Um pesadelo na profissão?
Teve uma vez que uma pessoa do marketing de uma empresa famosa começou a mostrar um monte de imagens de Pinterest e Instagram como referência; daí eu disse para ele fazer e larguei. Isso é um inferno. Hoje nosso maior problema são os blogs de decoração e Pinterest. Todo mundo virou arquiteto – uma loucura! A vida inteira foi assim, mas existe uma parte técnica; não estudei cinco anos para nada. A pessoa tem que ter noção de proporção e conhecimento senão vai ficar uma merda. Se você for muito feio, não terá maquiagem que resolva. E me irrita também tudo o que está na moda. Um exemplo? Cobre é “novo dourado”. Teve uma cliente que me contratou por eu ser mais “clean”. Ela queria tudo branco, mas pediu uns diamantes em losango no piso. Perguntei se ela conhecia meu trabalho… Infelizmente tive que abandonar o projeto.
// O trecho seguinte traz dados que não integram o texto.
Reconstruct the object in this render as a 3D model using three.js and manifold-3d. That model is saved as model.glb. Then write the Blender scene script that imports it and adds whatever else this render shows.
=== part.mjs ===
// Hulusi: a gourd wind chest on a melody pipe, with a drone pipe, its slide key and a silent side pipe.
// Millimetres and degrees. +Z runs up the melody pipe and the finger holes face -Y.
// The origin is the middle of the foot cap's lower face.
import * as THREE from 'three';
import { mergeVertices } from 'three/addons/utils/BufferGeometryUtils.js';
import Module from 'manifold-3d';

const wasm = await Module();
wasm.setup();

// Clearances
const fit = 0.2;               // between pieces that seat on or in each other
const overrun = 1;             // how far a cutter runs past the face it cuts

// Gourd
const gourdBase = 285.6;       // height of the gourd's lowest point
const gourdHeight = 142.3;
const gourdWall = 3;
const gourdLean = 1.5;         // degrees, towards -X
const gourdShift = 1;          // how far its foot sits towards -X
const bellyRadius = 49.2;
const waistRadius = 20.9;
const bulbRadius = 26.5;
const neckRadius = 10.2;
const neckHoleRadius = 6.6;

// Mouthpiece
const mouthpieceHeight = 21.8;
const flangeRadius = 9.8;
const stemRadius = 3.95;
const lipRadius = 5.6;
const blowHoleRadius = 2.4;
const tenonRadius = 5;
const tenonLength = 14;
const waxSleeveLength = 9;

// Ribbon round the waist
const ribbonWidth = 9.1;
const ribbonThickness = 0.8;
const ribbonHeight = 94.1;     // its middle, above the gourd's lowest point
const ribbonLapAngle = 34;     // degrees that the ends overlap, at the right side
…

Tem casos curiosos com clientes?
Tem um cliente que começou casado com uma mulher e terminou a obra com outra, e eu fiquei amigo das duas. Aliás, fico amigo de todo mundo, levo os clientes para conhecer a casa dos outros… A Bethy (Lagardère), eu e Carlos viajamos para a Grécia, ela estava em Paris e chamou a gente. Mudei a passagem para visitá-la. Quando chegamos à França, ela já tinha alugado uma casa para nos receber em Mykonos. Resultado: ficamos no apartamento dela em Paris, e ela pegou uma pneumonia com a ventania da Grécia. Claro, nos desencontramos.
Não podemos deixar de comentar sobre a militância do casal Piva-Tufvesson. Acredita que o País encaretou?
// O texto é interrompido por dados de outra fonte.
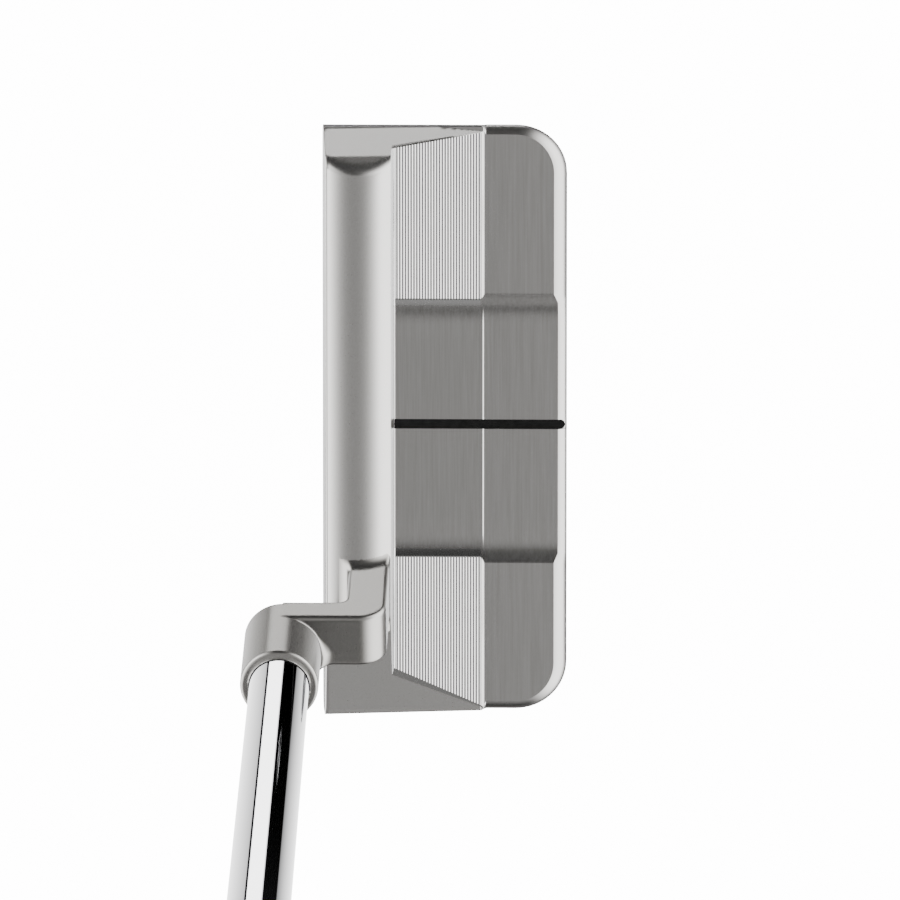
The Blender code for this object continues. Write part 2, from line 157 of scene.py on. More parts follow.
# ---- head --------------------------------------------------------------------------------------
def dome_centre():
    """Centre and radius of the topline's arc through its front edge, crown and rear edge."""
    (y1, z1), (y2, z2), (y3, z3) = (
        (FACE_TOP_Y, FACE_TOP_Z), (CROWN_Y, CROWN_Z), (WALL_Y, WALL_TOP_Z))
    d = 2.0 * (y1 * (z2 - z3) + y2 * (z3 - z1) + y3 * (z1 - z2))
    s1, s2, s3 = y1 * y1 + z1 * z1, y2 * y2 + z2 * z2, y3 * y3 + z3 * z3
    cy = (s1 * (z2 - z3) + s2 * (z3 - z1) + s3 * (z1 - z2)) / d
    cz = (s1 * (y3 - y2) + s2 * (y1 - y3) + s3 * (y2 - y1)) / d
    return cy, cz, math.hypot(y1 - cy, z1 - cz)


DOME_Y, DOME_Z, DOME_RADIUS = dome_centre()


def dome_height(y):
    return DOME_Z + np.sqrt(np.maximum(DOME_RADIUS ** 2 - (y - DOME_Y) ** 2, 0.01))


TOE_SHOULDER = (10.5, 2.45)             # height at the toe and rise per mm
TOE_RAMP = (21.4, 1.8)                  # height at the toe crease and rise per mm
HEEL_SHOULDER = (14.2, 0.524, 50.7)     # height, fall per mm and place
RAMP_BLEND, HEEL_BLEND = 2.4, 0.9       # how softly the dome turns into each shoulder
FLANGE_RISE = (6.2, 0.7)                # where the field gives way to the flange, and over how much


def topline_height(x, y):
    """The domed topline cut by the toe's two planes and the heel's plane."""
    fall = SHOULDER_FALL_Y * (y - SHOULDER_REF_Y)
    toe_plane = TOE_SHOULDER[0] + TOE_SHOULDER[1] * (x - TOE_X) + fall
    toe_ramp = TOE_RAMP[0] + TOE_RAMP[1] * (x - TOE_CREASE_X) + fall
    heel_plane = HEEL_SHOULDER[0] - HEEL_SHOULDER[1] * (x - HEEL_SHOULDER[2]) + fall
    z = soft_min(dome_height(np.minimum(y, WALL_Y)), toe_ramp, RAMP_BLEND)
    z = soft_min(z, heel_plane, HEEL_BLEND)
    return np.minimum(z, toe_plane)


def channel_height(x):
    """The central channel: a flat floor that curves up at both ends."""
    out = np.clip(np.abs(x - CHANNEL_X) - CHANNEL_FLAT, 0.0, CHANNEL_RADIUS)
    return CHANNEL_FLOOR_Z + CHANNEL_RADIUS - np.sqrt(np.maximum(CHANNEL_RADIUS ** 2 - out ** 2, 0.0))


def bumper_line(y, ends):
    """Plan position of a bumper's inner wall."""
    t = np.clip((y - WALL_Y) / (STEP_Y - WALL_Y), 0.0, 1.0)
    return ends[0] + (ends[1] - ends[0]) * t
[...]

O problema é que a Internet é um espelho da alma, mas também uma janela para o mundo. As pessoas acham que podem falar o que quiser, pois estão sozinhas no quarto, mas estão colocando a bunda na janela! A Internet consegue ser, ao mesmo tempo, um fator de união global da pior voz das pessoas. Sou um desencantado das redes sociais. O mundo encaretou, o politicamente correto está se transformando em censura. Não existe mais dialogo, só imposições. E o resultado é este: mais violência, mais impunidade, e um prefeito evangélico! Nada contra, se mantiver suas crenças na sua igreja e não regulasse a cidade pelas suas convicções. Se ao menos trabalhasse… Mas é bastante incompetente.